▽
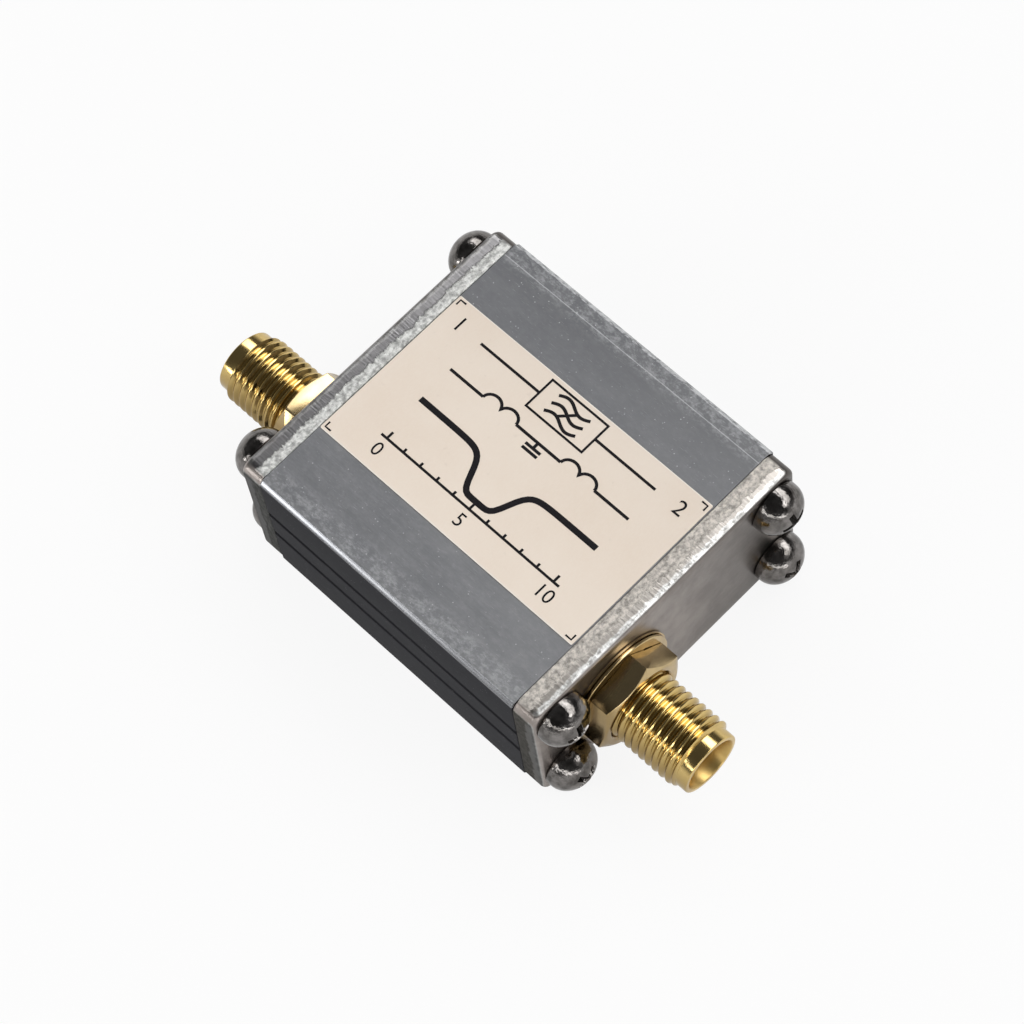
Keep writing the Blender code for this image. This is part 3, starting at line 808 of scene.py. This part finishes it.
# %% [markdown]
# The nut starts as a cylinder with six sides. Its outer corners are turned off at 30 degrees, which
# leaves the curved edges that every machined nut has, so it is trimmed with a turned cone. A fine
# bevel then lets each edge catch the light.

# %% Nuts
NUT_FLATS = 4.0 * MM
NUT_CORNERS = NUT_FLATS / math.cos(math.pi / 6)
NUT_TURNS = {"input": 5, "output": 15}
NUT_BORE = 3.225 * MM
nut_back = nut_low.x - PLATE_FACE
nut_front = nut_high.x - PLATE_FACE


def make_nut():
    nut = rod("nut", NUT_CORNERS, nut_back, nut_front, 6)
    slope = math.tan(math.radians(30))
    wide = NUT_CORNERS + 1 * MM
    inside = NUT_FLATS - 0.15 * MM
    cone = turned("cone", [
        (0, nut_front + 0.1 * MM),
        (inside, nut_front + 0.1 * MM),
        (inside, nut_front),
        (wide, nut_front - (wide - inside) * slope),
        (wide, nut_back - 0.1 * MM),
        (0, nut_back - 0.1 * MM),
    ], 120)
    combine(nut, cone, "INTERSECT")
    bore = turned("bore", [
        (0, nut_front + 0.1 * MM),
        (NUT_BORE + 0.3 * MM, nut_front + 0.1 * MM),
        (NUT_BORE + 0.2 * MM, nut_front),
        (NUT_BORE, nut_front - 0.2 * MM),
        (NUT_BORE, nut_back - 0.1 * MM),
        (0, nut_back - 0.1 * MM),
    ], 96)
    combine(nut, bore, "DIFFERENCE")
    soften(nut, 0.045 * MM, 24)
    return nut


nut = make_nut()
for end, side in ENDS.items():
    piece = copy_to(nut, f"{end}_hex_nut", end_place(side, JACK_Y, turn=NUT_TURNS[end] - 30))
    hand_over(piece, nut_gold, "gold_plate", f"{end}_nut", angle=20)
bpy.data.objects.remove(nut, do_unlink=True)

# %% [markdown]
# Under the nut lies a lock washer with teeth round its hole. Only its outer ring shows, as a thin
# gold arc on the plate, so its rounded rim matters most: a groove parts it into two bright lines. The
# ring is turned, and one notch tool is copied round to cut the gaps between the teeth.

# %% Lock washers
WASHER_TEETH = 10
TOOTH_TIP = 3.275 * MM
TOOTH_ROOT = 4.1 * MM
washer_radius = (washer_high.y - washer_low.y) / 2
washer_back = washer_low.x - PLATE_FACE
washer_front = washer_high.x - PLATE_FACE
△
INSTRUCTION: Write out the material from the first line to the last, exactly.

WRITTEN SOLUTION:
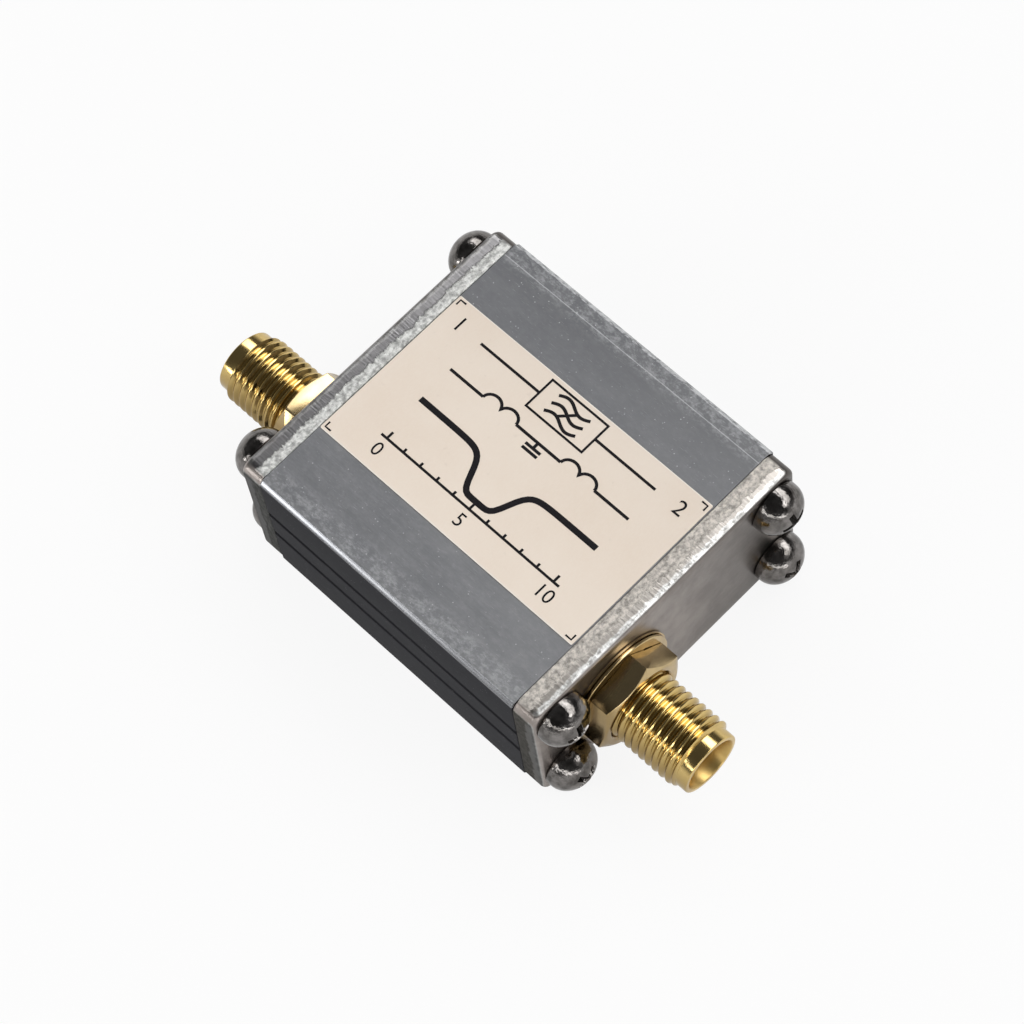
Keep writing the Blender code for this image. This is part 3, starting at line 808 of scene.py. This part finishes it.
# %% [markdown]
# The nut starts as a cylinder with six sides. Its outer corners are turned off at 30 degrees, which
# leaves the curved edges that every machined nut has, so it is trimmed with a turned cone. A fine
# bevel then lets each edge catch the light.

# %% Nuts
NUT_FLATS = 4.0 * MM
NUT_CORNERS = NUT_FLATS / math.cos(math.pi / 6)
NUT_TURNS = {"input": 5, "output": 15}
NUT_BORE = 3.225 * MM
nut_back = nut_low.x - PLATE_FACE
nut_front = nut_high.x - PLATE_FACE


def make_nut():
    nut = rod("nut", NUT_CORNERS, nut_back, nut_front, 6)
    slope = math.tan(math.radians(30))
    wide = NUT_CORNERS + 1 * MM
    inside = NUT_FLATS - 0.15 * MM
    cone = turned("cone", [
        (0, nut_front + 0.1 * MM),
        (inside, nut_front + 0.1 * MM),
        (inside, nut_front),
        (wide, nut_front - (wide - inside) * slope),
        (wide, nut_back - 0.1 * MM),
        (0, nut_back - 0.1 * MM),
    ], 120)
    combine(nut, cone, "INTERSECT")
    bore = turned("bore", [
        (0, nut_front + 0.1 * MM),
        (NUT_BORE + 0.3 * MM, nut_front + 0.1 * MM),
        (NUT_BORE + 0.2 * MM, nut_front),
        (NUT_BORE, nut_front - 0.2 * MM),
        (NUT_BORE, nut_back - 0.1 * MM),
        (0, nut_back - 0.1 * MM),
    ], 96)
    combine(nut, bore, "DIFFERENCE")
    soften(nut, 0.045 * MM, 24)
    return nut


nut = make_nut()
for end, side in ENDS.items():
    piece = copy_to(nut, f"{end}_hex_nut", end_place(side, JACK_Y, turn=NUT_TURNS[end] - 30))
    hand_over(piece, nut_gold, "gold_plate", f"{end}_nut", angle=20)
bpy.data.objects.remove(nut, do_unlink=True)

# %% [markdown]
# Under the nut lies a lock washer with teeth round its hole. Only its outer ring shows, as a thin
# gold arc on the plate, so its rounded rim matters most: a groove parts it into two bright lines. The
# ring is turned, and one notch tool is copied round to cut the gaps between the teeth.

# %% Lock washers
WASHER_TEETH = 10
TOOTH_TIP = 3.275 * MM
TOOTH_ROOT = 4.1 * MM
washer_radius = (washer_high.y - washer_low.y) / 2
washer_back = washer_low.x - PLATE_FACE
washer_front = washer_high.x - PLATE_FACE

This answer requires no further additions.